WHAT SHOULD BE DONE?

Therefore, development of new Deterrence Forces of 2010s requires a new system of management. Options like super-wideband radio and NZ-aerial communication should be envisaged. Unfortunately, these designs are discussed only in narrow scientific circles and teams of enthusiasts, though such kinds of facilities are also crucial for low-cost development of a general telecommunication network. Actually, it is expedient to revive the Soviet-time Link program.

In the naval sphere, it is necessary to implement the Delta acoustic super-low frequency systems of Bros. Leksin design. They enable detection of even most silent submarines, the Leksin equipment exceeding US analogues.

The number of mobile Topol-Ms, equipped with 15 missile hangars, should be increased by 300-400 by any means. Only this number would provide a real guarantee from the first decapitating strike.

It is equally necessary to initiate the build-up of the national echelon of space defense, in the framework of a new priority national project. That should be not just an ABM system but a reconnaissance echelon, designed for early warning. Russia also has to envisage a strike echelon with war orbit stations and space-based cruise attack fighters, to be used also as space transport systems, reducing costs for commercial low earth-orbit spaceflights.
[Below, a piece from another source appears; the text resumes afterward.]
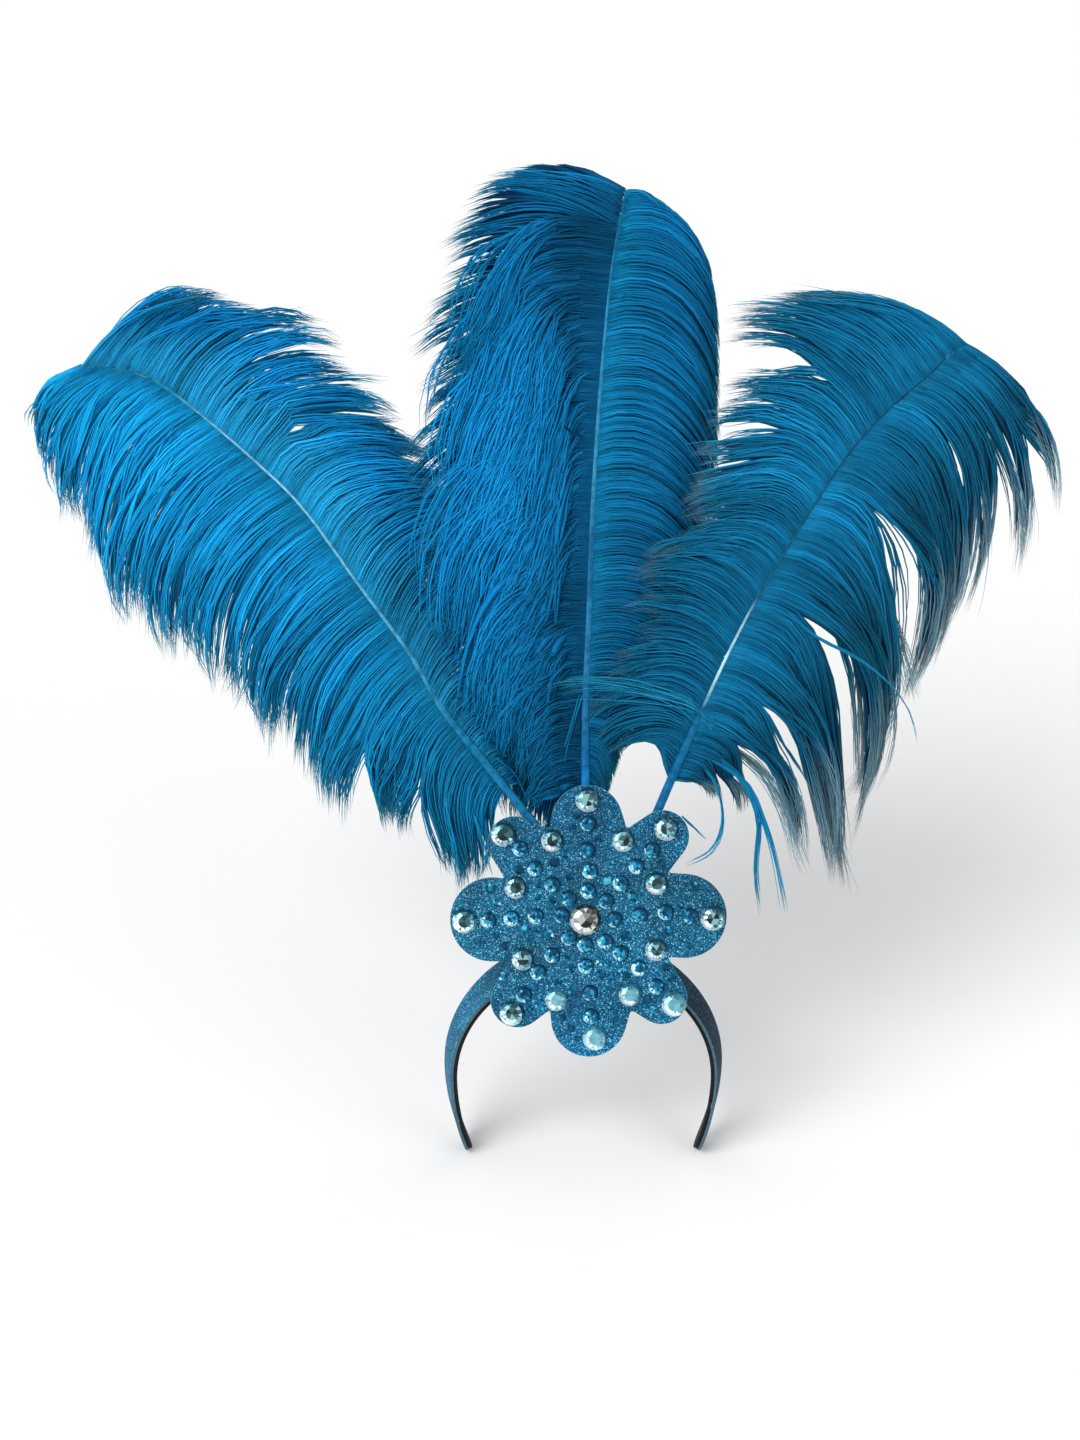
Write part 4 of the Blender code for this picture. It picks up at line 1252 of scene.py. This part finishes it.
def barbBody(name, grown, finish):
    # joins barbs, each a fine three-sided blade that tapers to a point
    points, faces, tones = [], [], []
    total = 0
    behind, front = plainBarbs["blade"]
    for courses, width, tone, roll in grown:
        count, steps = courses.shape[:2]
        run = unit(np.gradient(courses, axis=1))
        across = unit(np.cross(run, forwardAxis))
        over = np.cross(across, run)
        c, z = np.cos(roll)[:, None, None], np.sin(roll)[:, None, None]
        across, over = across * c + over * z, over * c - across * z
        w = width[..., None]
        corners = np.stack([
            courses - across * w * 0.5 - over * w * behind,
            courses + across * w * 0.5 - over * w * behind,
            courses + over * w * front,
        ], axis=2)[:, :-1]
        rings = steps - 1
        body = np.concatenate([corners.reshape(count, rings * 3, 3), courses[:, -1:]], axis=1)
        points.append(body.reshape(-1, 3))
        k, c3 = np.meshgrid(np.arange(rings - 1), np.arange(3), indexing="ij")
        n3 = (c3 + 1) % 3
        quads = np.stack([k * 3 + c3, (k + 1) * 3 + c3, (k + 1) * 3 + n3, k * 3 + n3], axis=-1)
        last, tip = (rings - 1) * 3, rings * 3
        tris = [(last + j, tip, last + (j + 1) % 3) for j in range(3)] + [(0, 1, 2)]
        offset = total + np.arange(count)[:, None, None] * (rings * 3 + 1)
        faces += (quads.reshape(-1, 4)[None] + offset).reshape(-1, 4).tolist()
        faces += (np.array(tris)[None] + offset).reshape(-1, 3).tolist()
        total += count * (rings * 3 + 1)
        toneRows = np.concatenate([np.repeat(tone[:, :-1], 3, axis=1), tone[:, -1:]], axis=1)
        tones.append(toneRows.reshape(-1, 3))
    body = newPiece(name, np.concatenate(points), faces, finish)
    paintTones(body.data, np.concatenate(tones).clip(0, 1), "POINT")
    body.data.shade_smooth()
    return body


# Single barbs and thin locks that hang clear of the vanes: tone, forward, strands, how far they spread,
# width, and then the path by (side, up). Lengths are in millimetres.
looseBarbs = (
    ("teal", -6, 12, 1.2, 1.2, ((56, 99), (77, 93), (92, 80), (101, 58), (99, 29), (102, 3))),
    ("teal", -5, 9, 1.0, 1.1, ((66, 97), (92, 81), (104, 57), (111, 32), (117, 1))),
    ("teal", -7, 9, 0.9, 1.1, ((61, 94), (73, 84), (79, 67), (79, 52), (72, 39), (55, 31))),
    ("teal", -7, 3, 0.5, 0.8, ((56, 60), (63, 53), (72, 45))),
    ("teal", 6, 5, 0.6, 0.9, ((104, 192), (131, 166), (159, 151), (180, 133), (190, 116), (193, 98))),
    ("aqua", 1, 30, 3.0, 0.7, ((73, 113), (61, 127), (37, 134), (14, 137), (-9, 137), (-22, 133))),
    ("mist", -24, 26, 3.2, 0.7, ((165, 196), (175, 180), (182, 160), (187, 142), (192, 124))),
    ("mist", -24, 40, 4.6, 0.7, ((148, 170), (160, 154), (167, 134), (168, 114), (164, 94))),
    ("mist", -20, 22, 3.2, 0.7, ((88, 98), (104, 84), (115, 64), (122, 42), (128, 26))),
    ("teal", -7, 3, 0.5, 0.8, ((-51, 93), (-41, 84), (-35, 72), (-30, 57))),
    ("night", 2, 5, 0.5, 1.1, ((-12, 286), (-7, 282), (-2, 280), (3, 274))),
    ("teal", -3, 5, 1.8, 0.7, ((-3, 130), (-11, 101), (-17, 72))),
    ("mid", -14, 6, 1.2, 0.9, ((-81, 70), (-76, 40), (-73, 17))),
    ("mid", -12, 4, 0.9, 0.8, ((-64, 60), (-59, 42), (-54, 25))),
)


def growLoose(tone, forward, count, spread, width, path, rng, steps=14):
    rows = [(*alongSight(side * mm, up * mm, forward * mm), forward * mm) for side, up in path]
    course = smoothShaft(np.array(rows) / mm, steps)
    along = np.linspace(0, 1, steps)
    s = along[None, :, None]
    apart = rng.normal(0, spread * mm, (count, 1, 3)) * (0.35 + 0.65 * s)
    phase, rate = rng.uniform(0, math.tau, (count, 1, 3)), rng.uniform(0.6, 1.6, (count, 1, 3))
    wave = 0.4 * spread * mm * np.sin(phase + math.tau * rate * s)
    ends = 1 - rng.uniform(0, 0.12, count)  # some end a little sooner
    courses = course[None] + apart + wave
    courses = np.stack([readAt(along * end, along, one) for one, end in zip(courses, ends)])
    widths = width * mm * (0.3 + 0.7 * (1 - ease(s[..., 0], 0.3))) * rng.uniform(0.7, 1.2, (count, 1))
    shade = (1 + rng.normal(0, 0.2, (count, 1, 1))).clip(0.4, 1.7)
    tones = np.array(blues[tone]) * shade * np.ones((count, steps, 1))
    return toWorld(courses), widths, tones, rng.uniform(-0.7, 0.7, count)


def makePlumes(finish):
    for number, side in enumerate(barbStyles):
        plume = next(plume for plume in shafts if side.startswith(plume))
        name = f"barbs{side[0].upper()}{side[1:]}"
        grown = growBarbs(side, barbRoots(shafts[plume]), np.random.default_rng(100 + number))
        body = barbBody(name, [grown], finish)
        finishPiece(body, name, (f"plume_vane_{plume}",))
        print(name, sum(len(face.vertices) - 2 for face in body.data.polygons), "triangles")
    rng = np.random.default_rng(64)
    body = barbBody("looseBarbs", [growLoose(*barb, rng) for barb in looseBarbs], finish)
    finishPiece(body, "looseBarbs")


# Each shaft's colour, by height in metres: bright at the quill, with painted highlights in the pale
# bands where the shaft shows a light line
shaftBands = {
    "left": (
        (0.09, (0.008, 0.17, 0.34)), (0.125, (0.010, 0.18, 0.36)), (0.16, (0.06, 0.33, 0.52)),
        (0.21, (0.16, 0.46, 0.64)), (0.25, (0.26, 0.58, 0.74)), (0.275, (0.16, 0.46, 0.64)),
        (0.295, (0.03, 0.27, 0.43)), (0.33, (0.008, 0.20, 0.36)),
    ),
    "centre": (
        (0.09, (0.008, 0.23, 0.62)), (0.115, (0.006, 0.12, 0.30)), (0.15, (0.018, 0.19, 0.40)),
        (0.22, (0.012, 0.16, 0.33)), (0.26, (0.035, 0.26, 0.44)), (0.36, (0.022, 0.24, 0.44)),
        (0.41, (0.008, 0.10, 0.20)),
    ),
    "right": (
        (0.09, (0.004, 0.14, 0.34)), (0.14, (0.006, 0.13, 0.27)), (0.155, (0.40, 0.72, 0.80)),
        (0.18, (0.40, 0.72, 0.80)), (0.20, (0.005, 0.10, 0.20)), (0.33, (0.002, 0.04, 0.09)),
    ),
}


def dressShafts():
    for plume, bands in shaftBands.items():
        finish = hornShaft(f"horn_{plume}", bands)
        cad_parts[f"plume_shaft_{plume}"].material_slots[0].material = finish


def main():
    addCamera()
    addStudio()
    print("studio ready")
    makeHeadband()
    makeFlower()
    print("band and flower made")
    clear = tintedMaterial("clearFoilStone", roughness=0.1, metallic=0.45, coat=0.25)
    blue = tintedMaterial("blueFoilStone", roughness=0.14, metallic=0.2, specular=0.2)
    makeChips(makeStones(clear, blue), blue)
    print("stones set")
    barbs = tintedMaterial("dyedBarbs", roughness=0.7, specular=0.06)
    softened = barbs.node_tree.nodes["Principled BSDF"].inputs
    softened["Subsurface Weight"].default_value = 0.3
    softened["Subsurface Radius"].default_value = (0.5, 0.8, 1.0)
    softened["Subsurface Scale"].default_value = 0.002
    makePlumes(barbs)
    dressShafts()
    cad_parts["backing_pad"].material_slots[0].material = grainedMaterial("padFelt")
    print("plumes made")


main()
freeHands()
Today, a collision with NATO forces seems highly improbable. However, contemporary history disproves folkways of the possible and impossible. Quite recently, a NATO attack on Yugoslavia appeared unbelievable, as well as a US invasion in Iraq. A global war may be started under any pretext. The example of Belgrade illustrates that a trouble-free European country may acquire a status of a "target nation" within months. We have to be prepared to counter an assault. Meanwhile, defense objectives can't be reached without a radical revision of industrial policies, without massive investments into revival of national industry on the base of a new system of economic planning. Safeguarding of Russia's security will inevitably require a new comprehensive technological modernization.